◆ **What is being asked**:
Write out the whole listing exactly as it stands.

◆ **Information provided**:
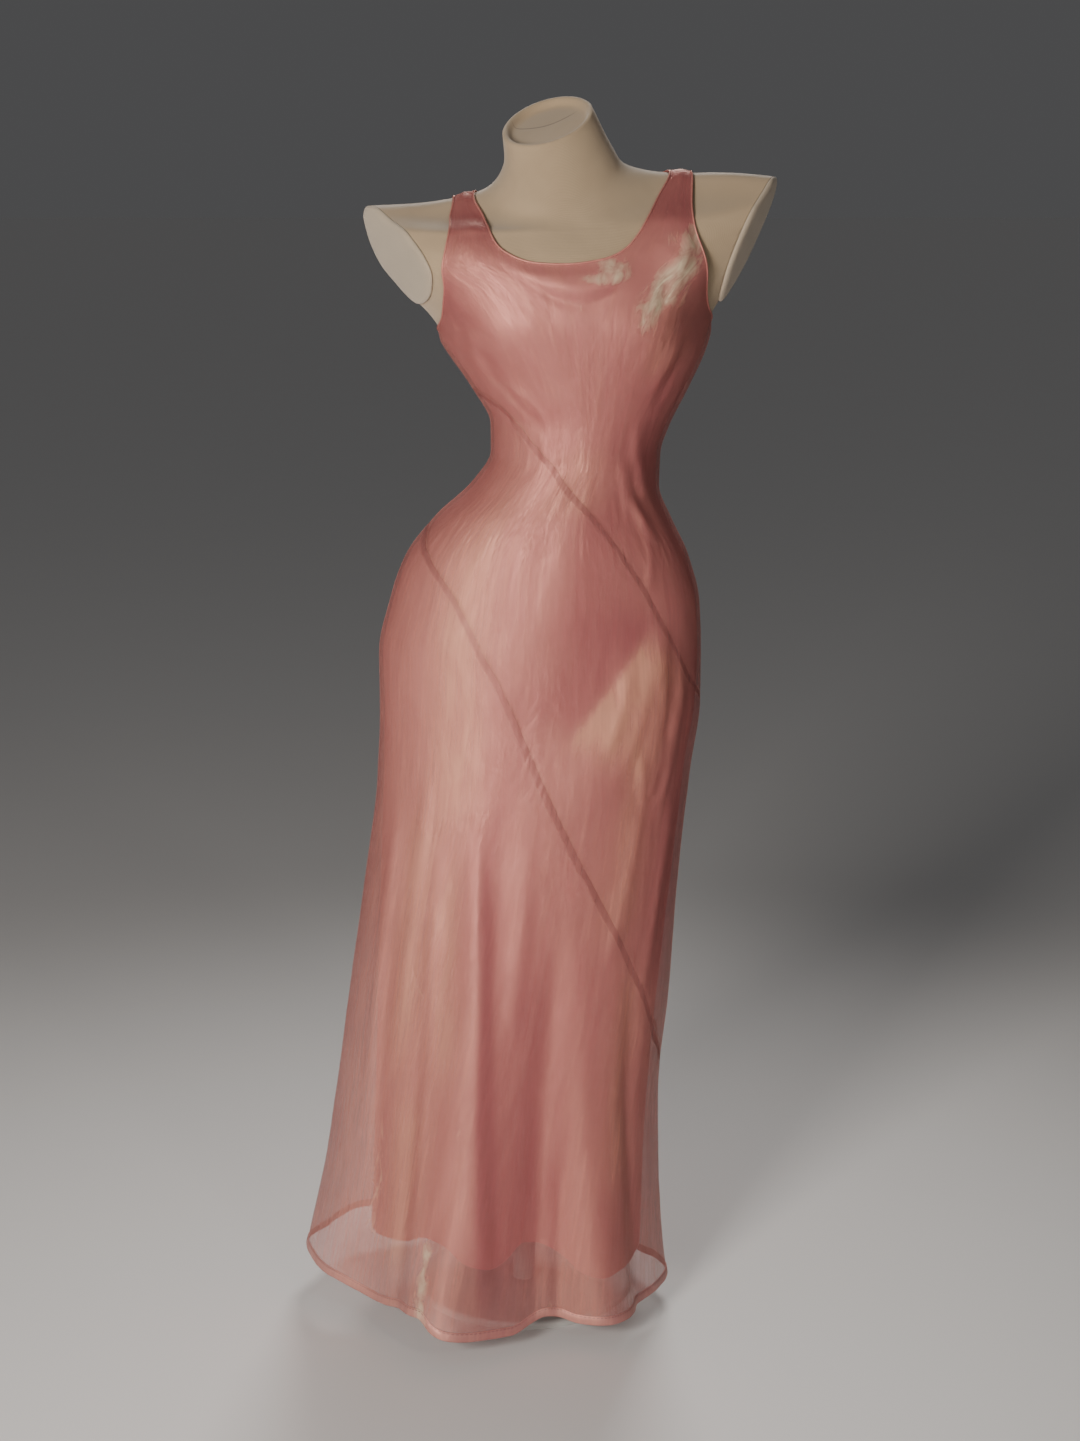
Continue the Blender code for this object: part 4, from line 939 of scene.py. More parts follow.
# Seams and hem all round. Columns: angle, level.
UPPER_SEAM_ROWS = (
    (-180.0, 1.014), (-160.0, 1.011), (-145.0, 1.000), (-133.0, 0.980), (-99.0, 0.930), (-67.0, 0.880),
    (-50.5, 0.822), (-39.5, 0.773), (-20.5, 0.712), (0.0, 0.690), (24.0, 0.712), (50.0, 0.790),
    (85.0, 0.885), (125.0, 0.965), (158.0, 1.005))
LOWER_SEAM_ROWS = (
    (-180.0, 0.868), (-153.0, 0.847), (-129.5, 0.812), (-108.0, 0.737), (-92.5, 0.645), (-77.0, 0.565),
    (-58.5, 0.488), (-33.0, 0.388), (-14.0, 0.322), (5.0, 0.290), (28.0, 0.320), (60.0, 0.430),
    (95.0, 0.590), (130.0, 0.750), (158.0, 0.850))
OUTER_HEM_ROWS = (
    (-180.0, 0.043), (-144.5, 0.042), (-121.5, 0.034), (-97.0, 0.043), (-91.5, 0.031), (-87.5, 0.026),
    (-78.5, 0.023), (-69.0, 0.023), (-61.5, 0.031), (-56.0, 0.036), (-51.0, 0.034), (-44.0, 0.027),
    (-25.0, 0.024), (-3.0, 0.027), (40.0, 0.026), (95.0, 0.030), (145.0, 0.038))

# Creases: a bowed line from one end to the other, how far it stands out (or sinks in), and its half-widths on
# its left or lower side and on its right or upper side, in metres. A crease that runs down ends on its right.
# Columns: angle_a, level_a, angle_b, level_b, bow, reach, width_before, width_after.
BODICE_CREASE_ROWS = (
    (-99.0, 1.144, -73.0, 1.137, -0.024, 0.0022, 0.011, 0.016),
    (-99.0, 1.131, -74.0, 1.122, -0.024, -0.0016, 0.007, 0.006),
    (-93.0, 1.128, -80.0, 1.126, -0.010, 0.0009, 0.006, 0.008),
    (-84.5, 1.122, -79.0, 1.152, 0.000, 0.0008, 0.005, 0.006),
    (-68.0, 1.190, -60.0, 1.118, 0.004, 0.0036, 0.010, 0.008),
    (-66.0, 1.160, -56.0, 1.108, -0.002, 0.0028, 0.005, 0.007),
    (-63.0, 1.140, -58.5, 1.086, 0.003, -0.0018, 0.006, 0.005),
    (-71.0, 1.176, -65.0, 1.120, 0.002, 0.0016, 0.006, 0.007),
    (-143.0, 1.030, -128.0, 1.080, 0.004, 0.0024, 0.005, 0.008),
    (-138.0, 1.020, -128.0, 1.056, 0.003, -0.0018, 0.006, 0.006),
    (-150.0, 1.058, -138.0, 1.082, 0.003, 0.0016, 0.005, 0.006),
    (-108.0, 1.190, -104.0, 1.120, 0.003, 0.0014, 0.009, 0.008),
    (-42.0, 1.070, -50.0, 1.010, -0.004, 0.0022, 0.008, 0.007),
    (-34.0, 1.060, -44.0, 0.995, -0.003, -0.0018, 0.008, 0.007),
    (40.0, 1.075, 56.0, 1.020, 0.004, 0.0024, 0.007, 0.008),
    (64.0, 1.100, 74.0, 1.030, 0.004, 0.0020, 0.009, 0.008),
    (84.0, 1.130, 97.0, 1.133, -0.012, 0.0026, 0.006, 0.010),
    (118.0, 1.100, 108.0, 1.036, -0.004, 0.0022, 0.008, 0.008),
    (140.0, 1.070, 126.0, 1.020, -0.003, 0.0022, 0.006, 0.008),
)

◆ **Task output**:
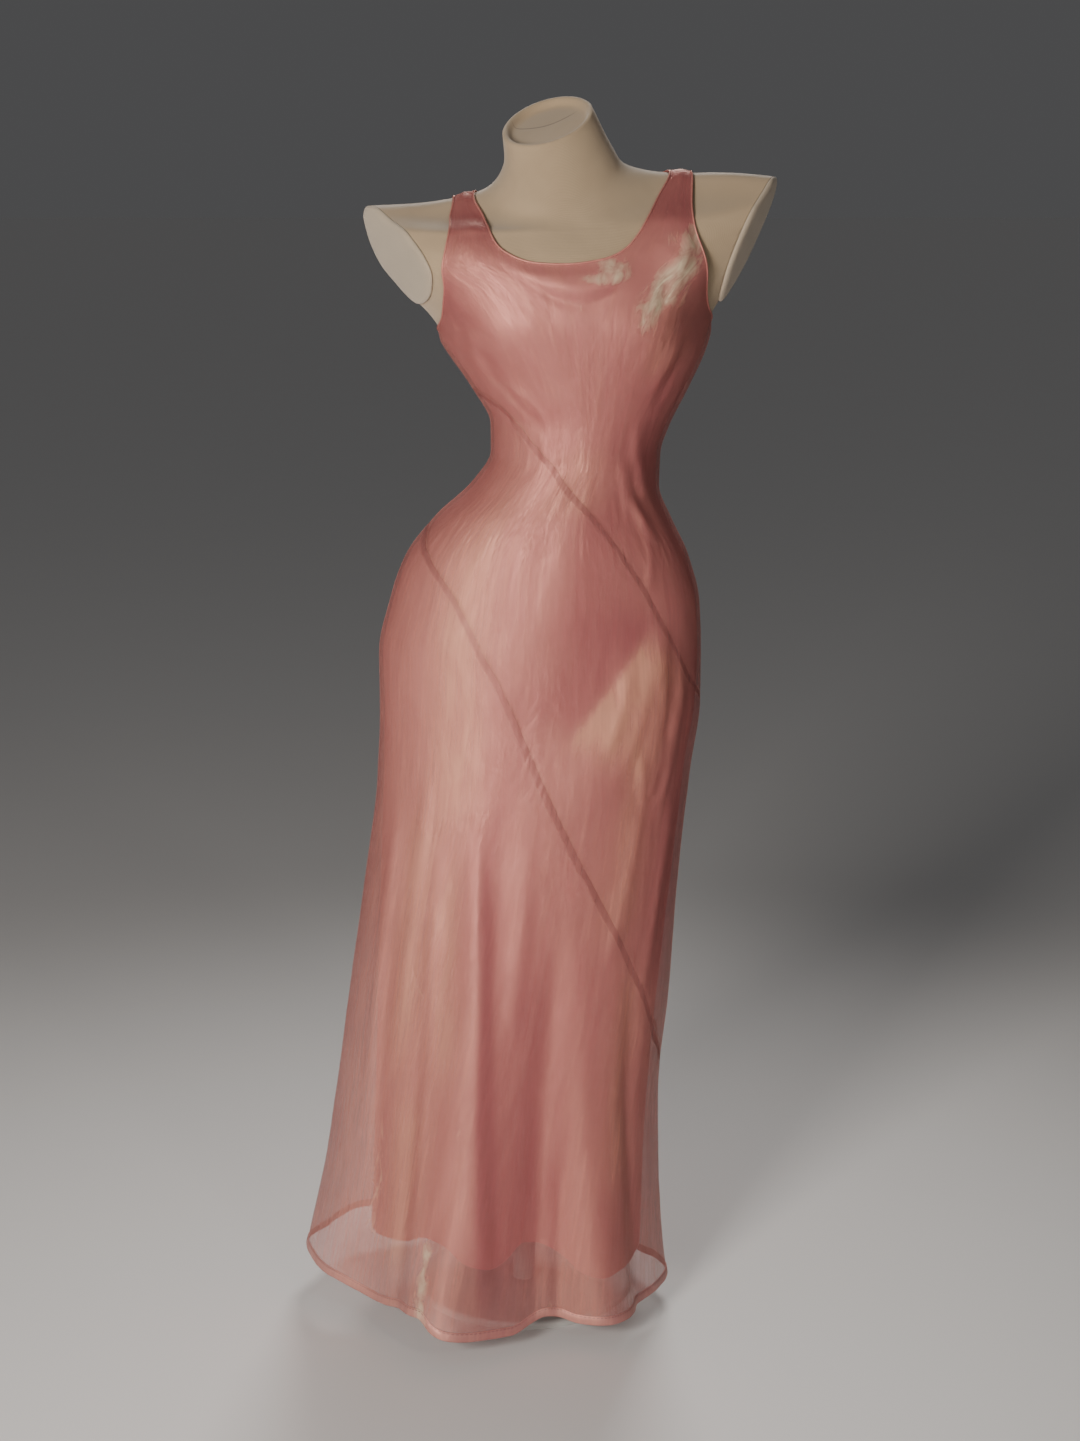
Continue the Blender code for this object: part 4, from line 939 of scene.py. More parts follow.
# Seams and hem all round. Columns: angle, level.
UPPER_SEAM_ROWS = (
    (-180.0, 1.014), (-160.0, 1.011), (-145.0, 1.000), (-133.0, 0.980), (-99.0, 0.930), (-67.0, 0.880),
    (-50.5, 0.822), (-39.5, 0.773), (-20.5, 0.712), (0.0, 0.690), (24.0, 0.712), (50.0, 0.790),
    (85.0, 0.885), (125.0, 0.965), (158.0, 1.005))
LOWER_SEAM_ROWS = (
    (-180.0, 0.868), (-153.0, 0.847), (-129.5, 0.812), (-108.0, 0.737), (-92.5, 0.645), (-77.0, 0.565),
    (-58.5, 0.488), (-33.0, 0.388), (-14.0, 0.322), (5.0, 0.290), (28.0, 0.320), (60.0, 0.430),
    (95.0, 0.590), (130.0, 0.750), (158.0, 0.850))
OUTER_HEM_ROWS = (
    (-180.0, 0.043), (-144.5, 0.042), (-121.5, 0.034), (-97.0, 0.043), (-91.5, 0.031), (-87.5, 0.026),
    (-78.5, 0.023), (-69.0, 0.023), (-61.5, 0.031), (-56.0, 0.036), (-51.0, 0.034), (-44.0, 0.027),
    (-25.0, 0.024), (-3.0, 0.027), (40.0, 0.026), (95.0, 0.030), (145.0, 0.038))

# Creases: a bowed line from one end to the other, how far it stands out (or sinks in), and its half-widths on
# its left or lower side and on its right or upper side, in metres. A crease that runs down ends on its right.
# Columns: angle_a, level_a, angle_b, level_b, bow, reach, width_before, width_after.
BODICE_CREASE_ROWS = (
    (-99.0, 1.144, -73.0, 1.137, -0.024, 0.0022, 0.011, 0.016),
    (-99.0, 1.131, -74.0, 1.122, -0.024, -0.0016, 0.007, 0.006),
    (-93.0, 1.128, -80.0, 1.126, -0.010, 0.0009, 0.006, 0.008),
    (-84.5, 1.122, -79.0, 1.152, 0.000, 0.0008, 0.005, 0.006),
    (-68.0, 1.190, -60.0, 1.118, 0.004, 0.0036, 0.010, 0.008),
    (-66.0, 1.160, -56.0, 1.108, -0.002, 0.0028, 0.005, 0.007),
    (-63.0, 1.140, -58.5, 1.086, 0.003, -0.0018, 0.006, 0.005),
    (-71.0, 1.176, -65.0, 1.120, 0.002, 0.0016, 0.006, 0.007),
    (-143.0, 1.030, -128.0, 1.080, 0.004, 0.0024, 0.005, 0.008),
    (-138.0, 1.020, -128.0, 1.056, 0.003, -0.0018, 0.006, 0.006),
    (-150.0, 1.058, -138.0, 1.082, 0.003, 0.0016, 0.005, 0.006),
    (-108.0, 1.190, -104.0, 1.120, 0.003, 0.0014, 0.009, 0.008),
    (-42.0, 1.070, -50.0, 1.010, -0.004, 0.0022, 0.008, 0.007),
    (-34.0, 1.060, -44.0, 0.995, -0.003, -0.0018, 0.008, 0.007),
    (40.0, 1.075, 56.0, 1.020, 0.004, 0.0024, 0.007, 0.008),
    (64.0, 1.100, 74.0, 1.030, 0.004, 0.0020, 0.009, 0.008),
    (84.0, 1.130, 97.0, 1.133, -0.012, 0.0026, 0.006, 0.010),
    (118.0, 1.100, 108.0, 1.036, -0.004, 0.0022, 0.008, 0.008),
    (140.0, 1.070, 126.0, 1.020, -0.003, 0.0022, 0.006, 0.008),
)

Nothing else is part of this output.